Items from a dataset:
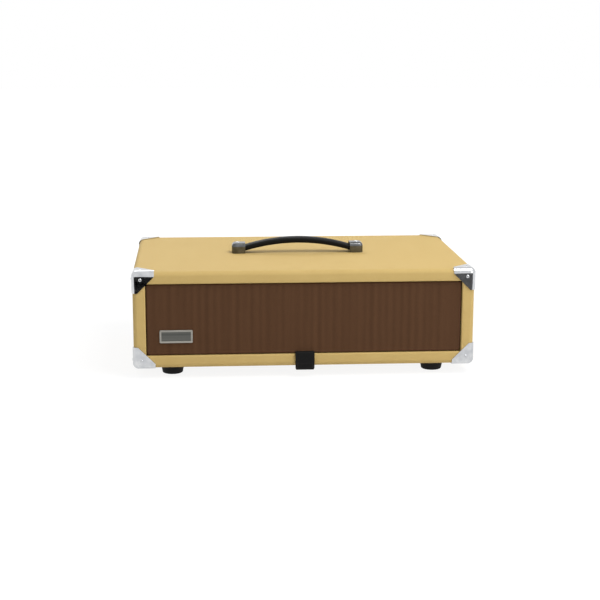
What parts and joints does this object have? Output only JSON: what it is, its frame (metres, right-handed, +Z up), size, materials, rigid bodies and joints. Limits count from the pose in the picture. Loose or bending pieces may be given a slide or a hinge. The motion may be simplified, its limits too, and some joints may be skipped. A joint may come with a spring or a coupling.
{
  "type": "guitar amp head",
  "caption": "Low cloth-covered guitar amp head with a pull-off woven grille cover over its controls, metal corners, a strap handle and rubber feet.",
  "frame": {"origin": "on the floor under the middle of the box", "axes": "+X to the right seen from the front, along the box; +Y to the back; +Z up; the grille faces -Y"},
  "size_m": [0.5736, 0.3708, 0.2092],
  "materials": {
    "covered_board": "plywood under woven tan tweed cloth",
    "tweed_covering": "woven tan tweed cloth with a thin lacquer",
    "chrome": "polished",
    "black_rubber": "matte",
    "black_leather": "satin",
    "grille_cloth": "matte",
    "bare_wood": "matte",
    "black_wood": "matte",
    "badge_metal": "satin",
    "plated_steel": "satin",
    "face_plate_paint": "satin",
    "guard_paint": "satin",
    "cream_knob": "gloss",
    "transformer_iron": "satin",
    "valve_glass": "gloss",
    "socket_ceramic": "satin",
    "capacitor_can": "satin",
    "circuit_board": "matte",
    "black_nylon": "satin",
    "red_jewel": "gloss",
    "panel_print": "satin"
  },
  "bodies": {
    "cabinet": {"top_board": "covered_board", "bottom_board": "covered_board", "left_side_board": "covered_board", "right_side_board": "covered_board", "corner_front_bottom_left": "chrome", "corner_front_bottom_right": "chrome", "corner_front_top_left": "chrome", "corner_front_top_right": "chrome", "corner_rear_bottom_left": "chrome", "corner_rear_bottom_right": "chrome", "corner_rear_top_left": "chrome", "corner_rear_top_right": "chrome", "foot_front_left": "black_rubber", "foot_front_right": "black_rubber", "foot_rear_left": "black_rubber", "foot_rear_right": "black_rubber", "front_batten_left": "black_wood", "handle_cap_left": "chrome", "front_batten_right": "black_wood", "handle_cap_right": "chrome", "face_plate": "face_plate_paint", "chassis": "plated_steel", "rear_guard": "guard_paint", "circuit_board": "circuit_board", "power_transformer": "transformer_iron", "output_transformer": "transformer_iron", "filter_capacitor": "capacitor_can", "preamp_valve_1": "valve_glass", "preamp_valve_1_socket": "socket_ceramic", "preamp_valve_2": "valve_glass", "preamp_valve_2_socket": "socket_ceramic", "power_valve_1": "valve_glass", "power_valve_1_socket": "socket_ceramic", "power_valve_2": "valve_glass", "power_valve_2_socket": "socket_ceramic", "volume_pot": "plated_steel", "treble_pot": "plated_steel", "bass_pot": "plated_steel", "master_pot": "plated_steel", "input_jack_high": "black_nylon", "input_jack_low": "black_nylon", "standby_switch": "plated_steel", "power_switch": "plated_steel", "pilot_lamp": "red_jewel", "speaker_jack": "black_nylon", "fuse_holder": "black_nylon", "mains_inlet": "black_nylon"},
    "grille_cover": {"grille_board": "black_wood", "grille_cloth": "grille_cloth", "badge_plate": "badge_metal", "pull_tab_root": "black_leather"},
    "pull_tab": {"pull_tab": "black_leather"},
    "handle_strap": {"handle_strap": "black_leather"},
    "volume_knob": {"volume_knob": "cream_knob"},
    "treble_knob": {"treble_knob": "cream_knob"},
    "bass_knob": {"bass_knob": "cream_knob"},
    "master_knob": {"master_knob": "cream_knob"},
    "standby_lever": {"standby_lever": "chrome"},
    "power_lever": {"power_lever": "chrome"},
    "fuse_cap": {"fuse_cap": "black_nylon"}
  },
  "joints": [
    {"name": "grille_cover_pull", "type": "slide", "parent": "cabinet", "child": "grille_cover", "axis": [0, -1, 0], "range_m": [0, 0.07]},
    {"name": "pull_tab_lift", "type": "hinge", "parent": "grille_cover", "child": "pull_tab", "pos_m": [0, -0.1825, 0.0434], "axis": [-1, 0, 0], "range_deg": [0, 95]},
    {"name": "handle_lift", "type": "slide", "parent": "cabinet", "child": "handle_strap", "axis": [0, 0, 1], "range_m": [0, 0.002]},
    {"name": "volume_turn", "type": "hinge", "parent": "cabinet", "child": "volume_knob", "pos_m": [-0.115, -0.148, 0.0623], "axis": [0, 1, 0], "range_deg": [-150, 150]},
    {"name": "treble_turn", "type": "hinge", "parent": "cabinet", "child": "treble_knob", "pos_m": [-0.055, -0.148, 0.0623], "axis": [0, 1, 0], "range_deg": [-150, 150]},
    {"name": "bass_turn", "type": "hinge", "parent": "cabinet", "child": "bass_knob", "pos_m": [0.005, -0.148, 0.0623], "axis": [0, 1, 0], "range_deg": [-150, 150]},
    {"name": "master_turn", "type": "hinge", "parent": "cabinet", "child": "master_knob", "pos_m": [0.065, -0.148, 0.0623], "axis": [0, 1, 0], "range_deg": [-150, 150]},
    {"name": "standby_flip", "type": "hinge", "parent": "cabinet", "child": "standby_lever", "pos_m": [0.17, -0.1525, 0.0623], "axis": [-1, 0, 0], "range_deg": [0, 28]},
    {"name": "power_flip", "type": "hinge", "parent": "cabinet", "child": "power_lever", "pos_m": [0.215, -0.1525, 0.0623], "axis": [-1, 0, 0], "range_deg": [0, 28]},
    {"name": "fuse_cap_twist", "type": "hinge", "parent": "cabinet", "child": "fuse_cap", "pos_m": [0.135, 0.1565, 0.0623], "axis": [0, 1, 0], "range_deg": [0, 60]}
  ]
}
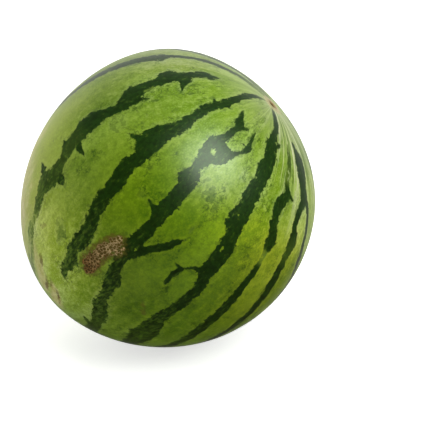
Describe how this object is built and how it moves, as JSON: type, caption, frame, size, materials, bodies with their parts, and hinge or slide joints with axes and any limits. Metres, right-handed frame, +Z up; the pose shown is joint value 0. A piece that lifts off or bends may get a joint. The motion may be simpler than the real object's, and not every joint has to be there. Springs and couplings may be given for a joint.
{
  "type": "watermelon",
  "caption": "Whole round watermelon with jagged dark green stripes on a light green rind, resting on a small flat.",
  "frame": {"origin": "middle of the small flat on the rind that the fruit rests on", "axes": "+Z up, square to the rest flat; the blossom end leans 44 degrees from +Z toward +X; -Y is the front"},
  "size_m": [0.2291, 0.2261, 0.2294],
  "materials": {
    "rind": "satin, waxy striped rind with a dry corky scar"
  },
  "bodies": {
    "root": {"watermelon": "rind"}
  },
  "joints": []
}
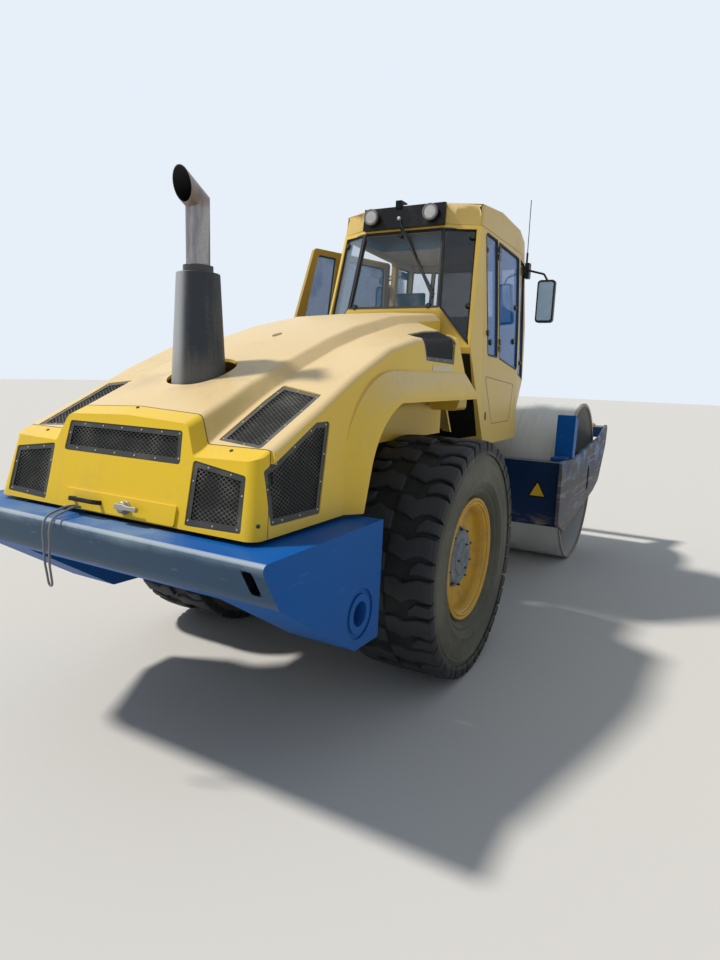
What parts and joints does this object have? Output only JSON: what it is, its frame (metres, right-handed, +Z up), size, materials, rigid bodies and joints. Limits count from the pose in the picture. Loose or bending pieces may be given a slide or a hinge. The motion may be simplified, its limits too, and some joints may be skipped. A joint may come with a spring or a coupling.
{
  "type": "road roller",
  "caption": "Articulated single-drum soil roller with an engine hood, a rear bumper, a glazed cab with an open door, treaded drive tyres and a wide smooth drum.",
  "frame": {"origin": "on the ground at the middle of the machine's length and width", "axes": "+X forward from the bumper to the drum, +Y to the operator's left, +Z up"},
  "size_m": [6.0949, 2.3, 3.3449],
  "materials": {
    "yellow_paint": "sun-bleached gloss paint with dust",
    "blue_paint": "faded and scratched paint",
    "dark_frame_paint": "dusty dark paint",
    "black_paint": "dusty black paint",
    "worn_paint": "scratched paint over rust",
    "engine_iron": "plain cast",
    "muffler_steel": "heat-dulled dark paint",
    "pipe_chrome": "bright, streaked",
    "bright_steel": "plain",
    "bare_steel": "worn smooth, dusty",
    "rod_chrome": "polished",
    "rim_paint": "dusty ochre paint",
    "tyre_rubber": "dusty rubber",
    "black_plastic": "satin",
    "rubber_mount": "plain",
    "seat_fabric": "woven",
    "cord_fabric": "braided",
    "window_glass": "clear, lightly tinted"
  },
  "bodies": {
    "rear_frame": {"chassis": "dark_frame_paint", "bumper": "blue_paint", "rear_axle": "dark_frame_paint", "engine": "engine_iron", "radiator": "black_paint", "muffler": "muffler_steel", "exhaust_pipe": "pipe_chrome", "bulkhead": "dark_frame_paint", "cab_floor": "dark_frame_paint", "cab_glass": "window_glass", "cab_roof": "yellow_paint", "roof_visor": "black_plastic", "work_lamps": "black_plastic", "seat_stand": "black_plastic", "seat_cushions": "seat_fabric", "console": "black_plastic", "steering_wheel": "black_plastic", "cab_base": "dark_frame_paint", "cab_mounts": "rubber_mount", "access_steps": "dark_frame_paint", "fuel_tank": "blue_paint", "antenna": "black_plastic", "wiper": "black_plastic", "mirrors": "black_plastic", "cab_rear_wall": "yellow_paint", "cab_front_wall": "yellow_paint", "cab_right_wall": "yellow_paint", "cab_left_wall": "yellow_paint"},
    "hood": {"hood_main": "yellow_paint", "hood_tail": "yellow_paint", "hood_grilles": "black_paint", "wheel_liners": "yellow_paint", "tail_handle": "black_plastic", "tail_latch": "bright_steel", "tail_cord": "cord_fabric"},
    "wheel_left": {"tyre_left": "tyre_rubber", "rim_left": "rim_paint"},
    "wheel_right": {"tyre_right": "tyre_rubber", "rim_right": "rim_paint"},
    "steer_block": {"steer_block": "dark_frame_paint"},
    "front_frame": {"side_plates": "worn_paint", "rear_beam": "blue_paint", "nose_beam": "blue_paint", "drum_guard": "blue_paint", "drum_scraper": "bare_steel", "drum_mounts": "dark_frame_paint"},
    "drum": {"drum_shell": "bare_steel", "drum_heads": "dark_frame_paint"},
    "door_left": {"door_frame": "yellow_paint", "door_glass": "window_glass"},
    "steer_barrel_left": {"steer_barrel_left": "dark_frame_paint"},
    "steer_barrel_right": {"steer_barrel_right": "dark_frame_paint"},
    "steer_rod_left": {"steer_rod_left": "rod_chrome"},
    "steer_rod_right": {"steer_rod_right": "rod_chrome"}
  },
  "joints": [
    {"name": "hood_lift", "type": "hinge", "parent": "rear_frame", "child": "hood", "pos_m": [-0.34755, 0, 2.18], "axis": [0, 1, 0], "range_deg": [0, 50]},
    {"name": "wheel_spin_left", "type": "hinge", "parent": "rear_frame", "child": "wheel_left", "pos_m": [-1.13955, 0.83, 0.717], "axis": [0, 1, 0], "continuous": true},
    {"name": "wheel_spin_right", "type": "hinge", "parent": "rear_frame", "child": "wheel_right", "pos_m": [-1.13955, -0.83, 0.717], "axis": [0, 1, 0], "continuous": true},
    {"name": "steer", "type": "hinge", "parent": "rear_frame", "child": "steer_block", "pos_m": [0.46045, 0, 0.76], "axis": [0, 0, 1], "range_deg": [-35, 35]},
    {"name": "frame_roll", "type": "hinge", "parent": "steer_block", "child": "front_frame", "pos_m": [0.86045, 0, 0.78], "axis": [1, 0, 0], "range_deg": [-12, 12]},
    {"name": "drum_spin", "type": "hinge", "parent": "front_frame", "child": "drum", "pos_m": [1.98045, 0, 0.784], "axis": [0, 1, 0], "continuous": true},
    {"name": "door_swing", "type": "hinge", "parent": "rear_frame", "child": "door_left", "pos_m": [0.96645, 0.676, 2.1], "axis": [0, 0, 1], "range_deg": [-63, 27]},
    {"name": "cylinder_base_left", "type": "hinge", "parent": "rear_frame", "child": "steer_barrel_left", "pos_m": [-0.37955, 0.23, 0.83], "axis": [0, 0, 1], "range_deg": [-3.4, 0]},
    {"name": "cylinder_stroke_left", "type": "slide", "parent": "steer_barrel_left", "child": "steer_rod_left", "axis": [1, 0, 0], "range_m": [-0.14, 0.14]},
    {"name": "cylinder_base_right", "type": "hinge", "parent": "rear_frame", "child": "steer_barrel_right", "pos_m": [-0.37955, -0.23, 0.83], "axis": [0, 0, 1], "range_deg": [0, 3.4]},
    {"name": "cylinder_stroke_right", "type": "slide", "parent": "steer_barrel_right", "child": "steer_rod_right", "axis": [1, 0, 0], "range_m": [-0.14, 0.14]}
  ],
  "couplings": [
    {"joint": "cylinder_stroke_left", "follows": "steer", "m_per_rad": -0.2157},
    {"joint": "cylinder_stroke_right", "follows": "steer", "m_per_rad": 0.2157}
  ]
}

YOUR OBJECTIVE: Find the lines above holding the word "slide" and show them.

REPLY:
What parts and joints does this object have? Output only JSON: what it is, its frame (metres, right-handed, +Z up), size, materials, rigid bodies and joints. Limits count from the pose in the picture. Loose or bending pieces may be given a slide or a hinge. The motion may be simplified, its limits too, and some joints may be skipped. A joint may come with a spring or a coupling.
    {"name": "grille_cover_pull", "type": "slide", "parent": "cabinet", "child": "grille_cover", "axis": [0, -1, 0], "range_m": [0, 0.07]},
    {"name": "handle_lift", "type": "slide", "parent": "cabinet", "child": "handle_strap", "axis": [0, 0, 1], "range_m": [0, 0.002]},
Describe how this object is built and how it moves, as JSON: type, caption, frame, size, materials, bodies with their parts, and hinge or slide joints with axes and any limits. Metres, right-handed frame, +Z up; the pose shown is joint value 0. A piece that lifts off or bends may get a joint. The motion may be simpler than the real object's, and not every joint has to be there. Springs and couplings may be given for a joint.
What parts and joints does this object have? Output only JSON: what it is, its frame (metres, right-handed, +Z up), size, materials, rigid bodies and joints. Limits count from the pose in the picture. Loose or bending pieces may be given a slide or a hinge. The motion may be simplified, its limits too, and some joints may be skipped. A joint may come with a spring or a coupling.
    {"name": "cylinder_stroke_left", "type": "slide", "parent": "steer_barrel_left", "child": "steer_rod_left", "axis": [1, 0, 0], "range_m": [-0.14, 0.14]},
    {"name": "cylinder_stroke_right", "type": "slide", "parent": "steer_barrel_right", "child": "steer_rod_right", "axis": [1, 0, 0], "range_m": [-0.14, 0.14]}